La course aux fourrages

Alors que la moisson approche, les éleveurs multiplient les pistes pour se procurer de la paille et assurer un minimum de stocks pour l'hiver.

Les pluies ont rafraîchi l'atmosphère mais il est trop tard pour combler le manque d'herbe de ce printemps. Face à l'ampleur du déficit, le gouvernement a mis en place une cellule de crise interministérielle chargée de coordonner les transports de fourrages.

Objectif : acheminer au moins un million de tonnes vers les zones d'élevage. La SNCF envisage de rouvrir des gares rurales désaffectées. L'armée fournira aussi une aide logistique. « La SNCF n'est intéressante que sur de longues distances, estime Daniel Prieur, secrétaire général adjoint de la FNSEA. Sinon, le transport s'effectuera par camion. » Le syndicat réfléchit aussi à des trajets par péniche. Mais la prise en charge du coût du transport reste en suspens.

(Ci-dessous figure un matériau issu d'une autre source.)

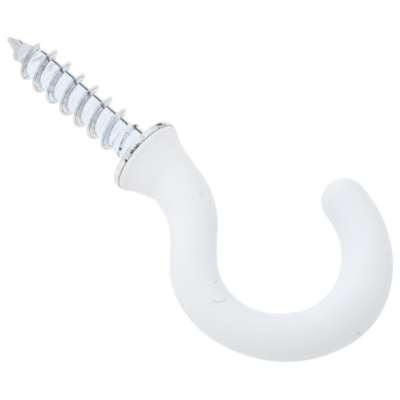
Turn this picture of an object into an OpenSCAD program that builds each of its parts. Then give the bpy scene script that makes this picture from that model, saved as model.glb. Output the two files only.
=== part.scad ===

La FNSEA réitère sa consigne de ne pas broyer la paille sans en demander l'interdiction. « Dans les zones céréalières, on peut en récupérer la moitié, évalue Daniel Prieur. Des offres arrivent tous les jours de l'Aube, la Marne, l'Eure-et-Loir, etc. Le problème est de centraliser les offres et les besoins. Et vérifier que les zones d'élevage s'engagent clairement sur les quantités qu'elles demandent, en contractualisant si possible. » En 2003, des céréaliers étaient restés avec de la paille sur les bras.

La Coordination rurale a demandé à l'Etat le financement et la mise en place d'un « aliment sécheresse », en réquisitionnant notamment le blé et le maïs destinés aux biocarburants (un enjeu de 2 millions de tonnes) et les sous-produits de l'industrie agroalimentaire.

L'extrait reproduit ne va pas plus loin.